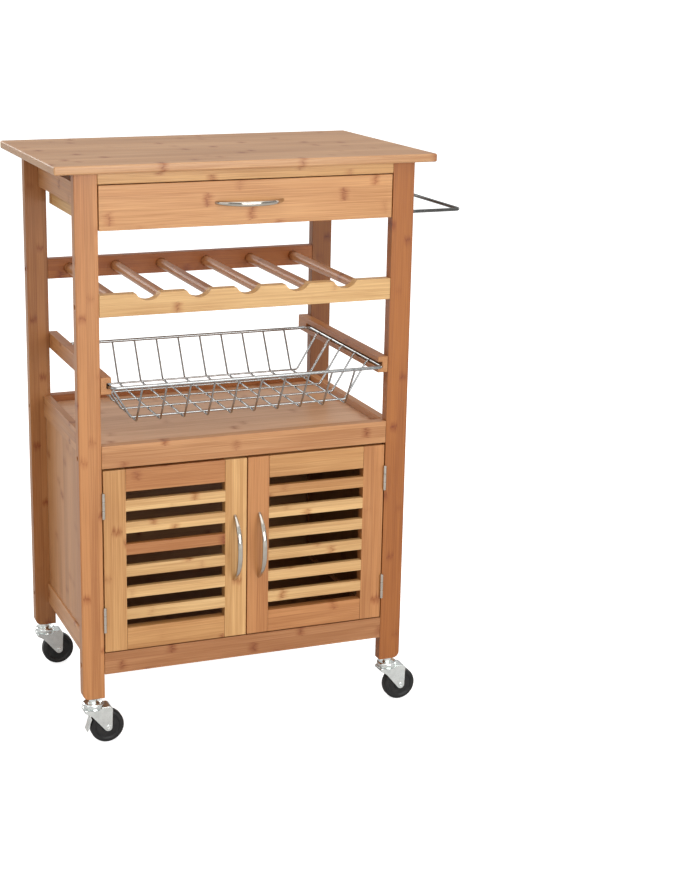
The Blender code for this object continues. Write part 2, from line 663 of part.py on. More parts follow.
def make_hinges():
    half = HINGE_HEIGHT / 2
    middle = MIDDLE_KNUCKLE / 2
    back = FRONT_Y + LEAF_DEPTH
    fixed_x = LEG_INNER - GAP - LEAF_THICK / 2
    moving_x = DOOR_OUTER - 0.0009 + GAP + LEAF_THICK / 2
    for side, sign in SIDES:
        for level, z in zip(("lower", "upper"), hinge_heights()):
            x = sign * fixed_x
            low = (x - LEAF_THICK / 2, FRONT_Y + 0.0002, z - half)
            name = f"hinge_{level}_{side}_leg_leaf"
            leaf = block(name, low, (x + LEAF_THICK / 2, back, z + half), SATIN_NICKEL)
            for z_low, z_high in ((z - half, z - middle - GAP), (z + middle + GAP, z + half)):
                join_knuckle(leaf, sign, x, z_low, z_high)
            pin = bmesh.new()
            reach = half - 0.002
            add_rod(
                pin,
                (sign * PIN_X, PIN_Y, z - reach),
                (sign * PIN_X, PIN_Y, z + reach),
                PIN_RADIUS, 8,
            )
            boolean(leaf, "UNION", pin)

            x = sign * moving_x
            pivot = (sign * PIN_X, PIN_Y, (DOOR_Z[0] + DOOR_Z[1]) / 2)
            low = (x - LEAF_THICK / 2, FRONT_Y + 0.0002, z - half)
            name = f"hinge_{level}_{side}_door_leaf"
            leaf = block(name, low, (x + LEAF_THICK / 2, back, z + half), SATIN_NICKEL, pivot)
            join_knuckle(leaf, sign, x, z - middle, z + middle)
            bore = bmesh.new()
            add_rod(
                bore,
                (sign * PIN_X, PIN_Y, z - half),
                (sign * PIN_X, PIN_Y, z + half),
                PIN_BORE, 12,
            )
            boolean(leaf, "DIFFERENCE", bore)


# Swivel casters. The fork carries the stem that turns in the leg, the ball race's cup and the
# riveted axle; the wheel turns on the axle. They trail to the right at rest.
def make_casters():
    for end, y in (("front", -LEG_CENTRE_Y), ("rear", LEG_CENTRE_Y)):
        for side, sign in SIDES:
            make_caster(f"{end}_{side}", sign * LEG_CENTRE_X, y)


def make_caster(place, x, y):
    swivel = (x, y, LEG_BOTTOM)
    axle = (x + CASTER_TRAIL, y, WHEEL_RADIUS)
    crown_top = RACE_Z[0] + 0.0012
    outline = [(x - 0.0135, crown_top), (x - 0.0150, crown_top - 0.004)]
    outline += [(x - 0.0050, 0.0455)]
    outline += arc((axle[0], WHEEL_RADIUS), FORK_END_RADIUS, 215, 358, 7)
    outline += [(x + 0.0270, FORK_CROWN_Z - 0.001), (x + 0.0255, crown_top)]
    half = FORK_WIDTH / 2
    fork = prism(f"caster_fork_{place}", outline, "Y", y - half, y + half, ZINC, swivel)
    slot = bmesh.new()
    half_slot = FORK_SLOT / 2
    add_block(
        slot,
        (x - 0.030, y - half_slot, -0.01),
        (x + 0.045, y + half_slot, FORK_CROWN_Z),
    )
    boolean(fork, "DIFFERENCE", slot)

    race = bmesh.new()
    stem_top = LEG_BOTTOM + STEM_INTO_LEG
    profile = [
        (RACE_RADIUS - 0.001, RACE_Z[0]), (RACE_RADIUS, RACE_Z[0] + 0.002),
        (RACE_RADIUS - 0.0015, RACE_Z[1]), (0.0105, RACE_Z[1] + 0.0022),
        (0.0070, RACE_Z[1] + 0.0024), (0.0070, LEG_BOTTOM - GAP - 0.0004),
        (STEM_RADIUS, LEG_BOTTOM - GAP - 0.0004), (STEM_RADIUS, stem_top),
    ]
    sides = 16
    rings = []
    for radius, height in profile:
        ring = []
        for k in range(sides):
            turn = 2 * math.pi * k / sides
            ring.append(race.verts.new((
                x + radius * math.cos(turn), y + radius * math.sin(turn), height,
            )))
        rings.append(ring)
    for one, two in zip(rings, rings[1:]):
        for k in range(sides):
            j = (k + 1) % sides
            race.faces.new((one[k], one[j], two[j], two[k]))
    race.faces.new(rings[0])
    race.faces.new(rings[-1])
    boolean(fork, "UNION", race)

    pin = bmesh.new()
    reach = FORK_WIDTH / 2 + 0.0012
    add_rod(
        pin,
        (axle[0], y - reach, WHEEL_RADIUS), (axle[0], y + reach, WHEEL_RADIUS),
        AXLE_RADIUS, 10,
    )
    boolean(fork, "UNION", pin)

    if place == "front_left":
        brake_pin = bmesh.new()
        pin_x, pin_z = x + BRAKE_HINGE[0], BRAKE_HINGE[1]
        start = (pin_x, y - half + 0.0005, pin_z)
        add_rod(brake_pin, start, (pin_x, y + half - 0.0005, pin_z), BRAKE_PIN_RADIUS, 8)
        boolean(fork, "UNION", brake_pin)

    half = WHEEL_WIDTH / 2
    web = half - 0.0022
    profile = [
        (WHEEL_BORE, -half), (HUB_RADIUS, -half), (HUB_RADIUS + 0.0015, -web),
        (TREAD_INNER, -web), (TREAD_INNER + 0.002, -half + 0.0006), (WHEEL_RADIUS, -half + 0.0035),
        (WHEEL_RADIUS, half - 0.0035), (TREAD_INNER + 0.002, half - 0.0006),
        (TREAD_INNER, web), (HUB_RADIUS + 0.0015, web), (HUB_RADIUS, half), (WHEEL_BORE, half),
    ]
    turned(f"caster_wheel_{place}", profile, 24, axle, BLACK_RUBBER)


# Brake of the front left caster: a lever that hangs in front of the tread from a pin between
# the fork's cheeks. It follows the tread and ends in a tab for the foot.
def make_brake():
    x, y = -LEG_CENTRE_X, -LEG_CENTRE_Y
    hinge = (x + BRAKE_HINGE[0], y, BRAKE_HINGE[1])
    axle = (x + CASTER_TRAIL, WHEEL_RADIUS)
    near = WHEEL_RADIUS + BRAKE_CLEARANCE
    far = near + BRAKE_THICK
    tip_x, tip_z = x - 0.0115, 0.0215
    outline = arc((hinge[0], hinge[2]), BRAKE_BARREL, 300, 510, 8)
    outline += arc(axle, far, 152, 172, 4)
    outline += [(tip_x, tip_z), (tip_x + 0.0013, tip_z - 0.0010)]
    outline += arc(axle, near, 176, 150, 5)
    half = BRAKE_HALF_WIDTH
    lever = prism("brake_lever", outline, "Y", y - half, y + half, ZINC, hinge)
    bore = bmesh.new()
    start = (hinge[0], y - half - 0.003, hinge[2])
    add_rod(bore, start, (hinge[0], y + half + 0.003, hinge[2]), BRAKE_BORE, 10)
    boolean(lever, "DIFFERENCE", bore)


make_top()
make_legs()
make_frame_rails()
make_panels()
make_drawer()
make_rack()
make_basket()
make_towel_rail()
make_doors()
make_hinges()
make_casters()
make_brake()
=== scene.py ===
"""Looks of a bamboo kitchen cart: lacquered boards, a chrome wire basket and zinc casters."""

import json
import math

import bmesh
import bpy
from mathutils import Matrix, Vector


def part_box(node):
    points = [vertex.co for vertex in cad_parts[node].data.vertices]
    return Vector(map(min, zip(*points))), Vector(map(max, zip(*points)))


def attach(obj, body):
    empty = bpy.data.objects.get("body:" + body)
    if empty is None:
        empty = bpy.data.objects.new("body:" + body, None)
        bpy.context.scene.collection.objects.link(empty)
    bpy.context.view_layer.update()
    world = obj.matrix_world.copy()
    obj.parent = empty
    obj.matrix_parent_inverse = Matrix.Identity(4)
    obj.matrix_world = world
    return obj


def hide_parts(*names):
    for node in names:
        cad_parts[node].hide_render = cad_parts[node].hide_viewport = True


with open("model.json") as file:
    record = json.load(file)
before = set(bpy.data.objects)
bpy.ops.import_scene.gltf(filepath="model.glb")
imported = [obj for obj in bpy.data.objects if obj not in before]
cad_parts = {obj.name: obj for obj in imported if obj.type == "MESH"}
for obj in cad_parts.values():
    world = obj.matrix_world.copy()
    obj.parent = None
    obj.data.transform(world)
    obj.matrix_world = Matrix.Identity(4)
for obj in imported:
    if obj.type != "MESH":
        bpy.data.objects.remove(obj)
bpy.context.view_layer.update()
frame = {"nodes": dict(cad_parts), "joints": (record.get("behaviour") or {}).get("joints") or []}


# Worktop. One glued board of bamboo strips that run the long way, sanded, with eased edges and
# a satin lacquer. The bamboo made here in many tones is that of every other board too.
MILLIMETRE = 0.001
KNUCKLE_SPACING = 0.205
PLY = 0.061
RUDDY = (0.97, 0.90, 0.82, 1)
KNUCKLE_BROWN = (0.66, 0.44, 0.29, 1)
KNUCKLE_LINE_BROWN = (0.55, 0.36, 0.24, 1)
SEAM_BROWN = (0.62, 0.45, 0.32, 1)
BUNDLE_BROWN = (0.2, 0.085, 0.03, 1)


def add_node(tree, kind, inputs=(), **settings):
    """A node with its settings, and its sockets fed by values or by other nodes' sockets."""
    node = tree.nodes.new(kind)
    for key, value in settings.items():
        setattr(node, key, value)
    for key, value in dict(inputs).items():
        if isinstance(value, bpy.types.NodeSocket):
            tree.links.new(value, node.inputs[key])
        else:
            node.inputs[key].default_value = value
    return node


def maths(tree, operation, first, second=0.0, third=0.0):
    inputs = {0: first, 1: second, 2: third}
    return add_node(tree, "ShaderNodeMath", inputs, operation=operation).outputs[0]


def remap(tree, value, low, high, to_low, to_high):
    inputs = {"Value": value, "From Min": low, "From Max": high, "To Min": to_low, "To Max": to_high}
    return add_node(tree, "ShaderNodeMapRange", inputs).outputs[0]


def blend_colour(tree, share, first, second, mode="MIX"):
    """Mixes two colours by a share, through the colour sockets of a Mix node."""
    node = add_node(tree, "ShaderNodeMix", data_type="RGBA", blend_type=mode)
    for index, value in ((0, share), (6, first), (7, second)):
        if isinstance(value, bpy.types.NodeSocket):
            tree.links.new(value, node.inputs[index])
        else:
            node.inputs[index].default_value = value
    return node.outputs[2]


def stain(tree, wood, mask, share, colour):
    """Multiplies the wood by a colour, where a mask is and to a share of it."""
    return blend_colour(tree, maths(tree, "MULTIPLY", mask, share), wood, colour, "MULTIPLY")


def noise(tree, vector, scale, detail=2.0, stretch=(1, 1, 1)):
    """Noise on a vector that is first stretched; higher numbers give finer grain that way."""
    moved = add_node(tree, "ShaderNodeVectorMath", {0: vector, 1: stretch}, operation="MULTIPLY")
    inputs = {"Vector": moved.outputs[0], "Scale": scale, "Detail": detail}
    return add_node(tree, "ShaderNodeTexNoise", inputs).outputs["Fac"]


def shader_group(name, inputs, outputs):
    """An empty shader node group with named sockets, its input node and its output node."""
    tree = bpy.data.node_groups.new(name, "ShaderNodeTree")
    for label, kind, value in inputs:
        socket = tree.interface.new_socket(label, in_out="INPUT", socket_type=f"NodeSocket{kind}")
        if value is not None:
            socket.default_value = value
    for label, kind in outputs:
        tree.interface.new_socket(label, in_out="OUTPUT", socket_type=f"NodeSocket{kind}")
    return tree, tree.nodes.new("NodeGroupInput").outputs, tree.nodes.new("NodeGroupOutput").inputs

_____

[The problem] Your task is to extract exactly the lines starting at the line with "# Brake of the" and ending at the line with "imported = [obj", including both ends, and no other lines.

[Written answer]
# Brake of the front left caster: a lever that hangs in front of the tread from a pin between
# the fork's cheeks. It follows the tread and ends in a tab for the foot.
def make_brake():
    x, y = -LEG_CENTRE_X, -LEG_CENTRE_Y
    hinge = (x + BRAKE_HINGE[0], y, BRAKE_HINGE[1])
    axle = (x + CASTER_TRAIL, WHEEL_RADIUS)
    near = WHEEL_RADIUS + BRAKE_CLEARANCE
    far = near + BRAKE_THICK
    tip_x, tip_z = x - 0.0115, 0.0215
    outline = arc((hinge[0], hinge[2]), BRAKE_BARREL, 300, 510, 8)
    outline += arc(axle, far, 152, 172, 4)
    outline += [(tip_x, tip_z), (tip_x + 0.0013, tip_z - 0.0010)]
    outline += arc(axle, near, 176, 150, 5)
    half = BRAKE_HALF_WIDTH
    lever = prism("brake_lever", outline, "Y", y - half, y + half, ZINC, hinge)
    bore = bmesh.new()
    start = (hinge[0], y - half - 0.003, hinge[2])
    add_rod(bore, start, (hinge[0], y + half + 0.003, hinge[2]), BRAKE_BORE, 10)
    boolean(lever, "DIFFERENCE", bore)


make_top()
make_legs()
make_frame_rails()
make_panels()
make_drawer()
make_rack()
make_basket()
make_towel_rail()
make_doors()
make_hinges()
make_casters()
make_brake()
=== scene.py ===
"""Looks of a bamboo kitchen cart: lacquered boards, a chrome wire basket and zinc casters."""

import json
import math

import bmesh
import bpy
from mathutils import Matrix, Vector


def part_box(node):
    points = [vertex.co for vertex in cad_parts[node].data.vertices]
    return Vector(map(min, zip(*points))), Vector(map(max, zip(*points)))


def attach(obj, body):
    empty = bpy.data.objects.get("body:" + body)
    if empty is None:
        empty = bpy.data.objects.new("body:" + body, None)
        bpy.context.scene.collection.objects.link(empty)
    bpy.context.view_layer.update()
    world = obj.matrix_world.copy()
    obj.parent = empty
    obj.matrix_parent_inverse = Matrix.Identity(4)
    obj.matrix_world = world
    return obj


def hide_parts(*names):
    for node in names:
        cad_parts[node].hide_render = cad_parts[node].hide_viewport = True


with open("model.json") as file:
    record = json.load(file)
before = set(bpy.data.objects)
bpy.ops.import_scene.gltf(filepath="model.glb")
imported = [obj for obj in bpy.data.objects if obj not in before]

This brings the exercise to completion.